══ Record set ══

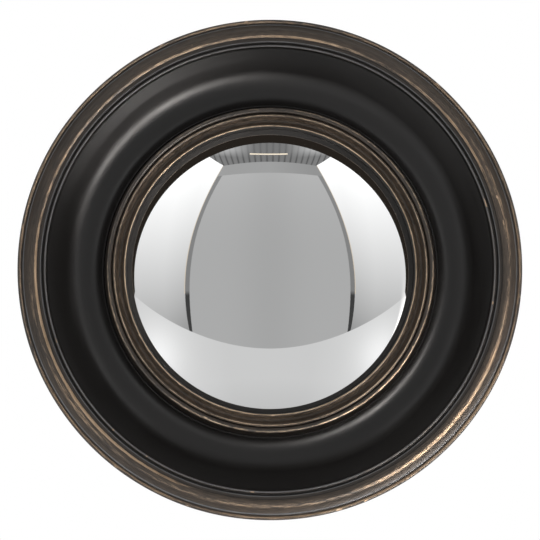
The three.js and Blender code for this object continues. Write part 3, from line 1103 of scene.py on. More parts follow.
@dataclass(frozen=True)
class FrameBody:
    """The turned frame: rebate and seat behind, cove, arris, rim bead and edge bead in front."""

    sides: int = 600
    rebate_radius: float = 117.4
    rebate_height: float = 6.3
    through_bore: float = 113.2
    seat_height: float = 14.0
    seat_radius: float = 125.7
    cove_start: float = 126.7
    cove_start_height: float = 21.641
    cove_floor: float = 136.877
    cove_floor_height: float = 16.0
    cove_inner: float = 12.0
    cove_inner_angle: float = 58.0
    cove_outer: float = 23.0
    cove_outer_angle: float = 45.0
    flank_end: float = 168.405
    flank_sag: float = 0.5
    arris: float = 169.405
    arris_height: float = 41.0
    arris_size: float = 1.0
    groove_middle: float = 171.355
    groove_floor: float = 40.2
    fillet_start: float = 172.305
    fillet_height: float = 41.6
    bead_start: float = 175.205
    crest: float = 177.83
    rim_height: float = 44.0
    rim_inner: float = 3.35
    rim_inner_angle: float = 51.0
    rim_outer: float = 5.5
    rim_outer_angle: float = 45.0
    bead_end: float = 186.219
    bead_end_height: float = 38.589
    rim_flank_sag: float = 0.22
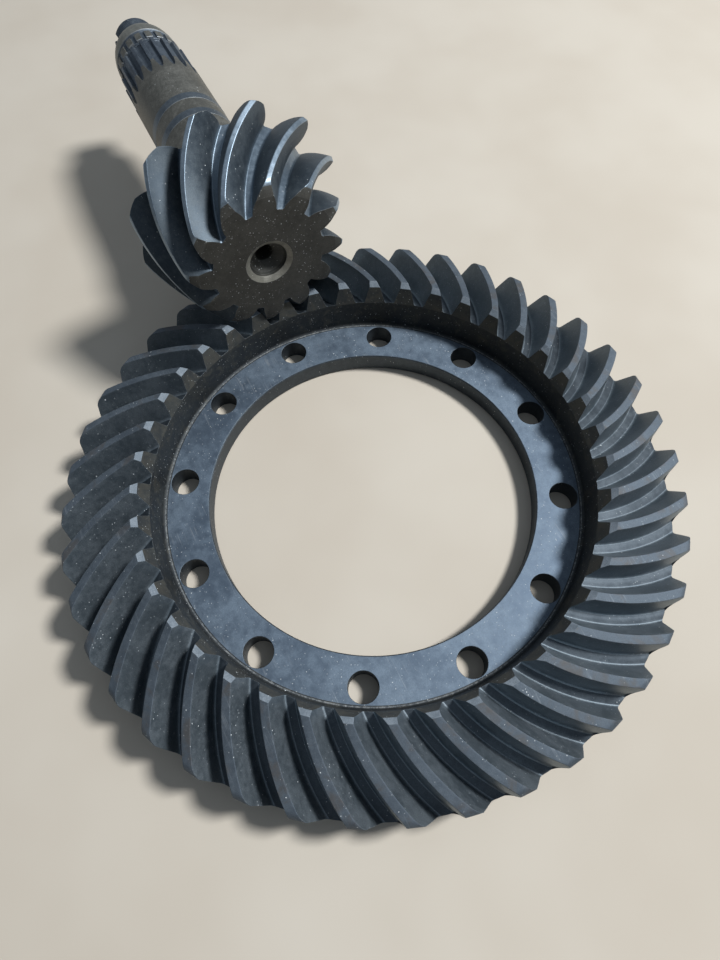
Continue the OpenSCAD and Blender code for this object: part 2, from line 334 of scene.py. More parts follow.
WHEEL_ZONES = ["flank", "crest", "bevel", "fillet", "root", "facet", "toe", "heel",
               "flange", "body", "wall", "dustline"]


def wheel_sections():
    """(share of the face width, crest drop in degrees) of each section, toe to heel."""
    face = WHEEL_HEEL - WHEEL_TOE
    corner = [(float(1 - HEEL_CORNER_R * (1 - sin(a)) / face),
               float(math.degrees(HEEL_CORNER_R * (1 - cos(a)) / WHEEL_HEEL)))
              for a in np.linspace(0, HEEL_CORNER_TURN, HEEL_CORNER_STEPS + 1)]
    corner[-1] = (1.0, corner[-1][1])
    full = np.linspace(TOE_FACET, corner[0][0], FACE_STEPS)[:-1]
    return [(0.0, TOE_DROP)] + [(u, 0.0) for u in full] + corner


def wheel_dist(u, t):
    """Distance from the apex at share u of the face width, where the heel end leans."""
    r = RIM_R + (WHEEL_R - RIM_R) * (t - WHEEL_ROOT) / (WHEEL_CREST - WHEEL_ROOT)
    return WHEEL_TOE + (r / sin(t) - WHEEL_TOE) * u


def wheel_section(u, drop):
    """The ring of tooth profiles at share u of the face width."""
    a, t = repeat_teeth(tooth(WHEEL_GEAR, WHEEL_CREST - drop), WHEEL_TEETH)
    d = wheel_dist(u, t)
    a = a + TOOTH_PHASE + swirl(d)
    return np.c_[d * sin(t) * cos(a), d * sin(t) * sin(a), APEX_H - d * cos(t)]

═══

Your instructions >>
Give back the opening line of the records above and every line after it, up to and including the one with "turned frame: rebate", unchanged.

Exercise solution >>
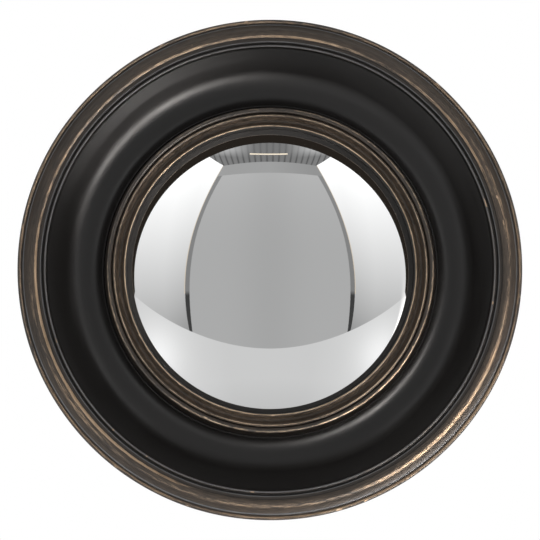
The three.js and Blender code for this object continues. Write part 3, from line 1103 of scene.py on. More parts follow.
@dataclass(frozen=True)
class FrameBody:
    """The turned frame: rebate and seat behind, cove, arris, rim bead and edge bead in front."""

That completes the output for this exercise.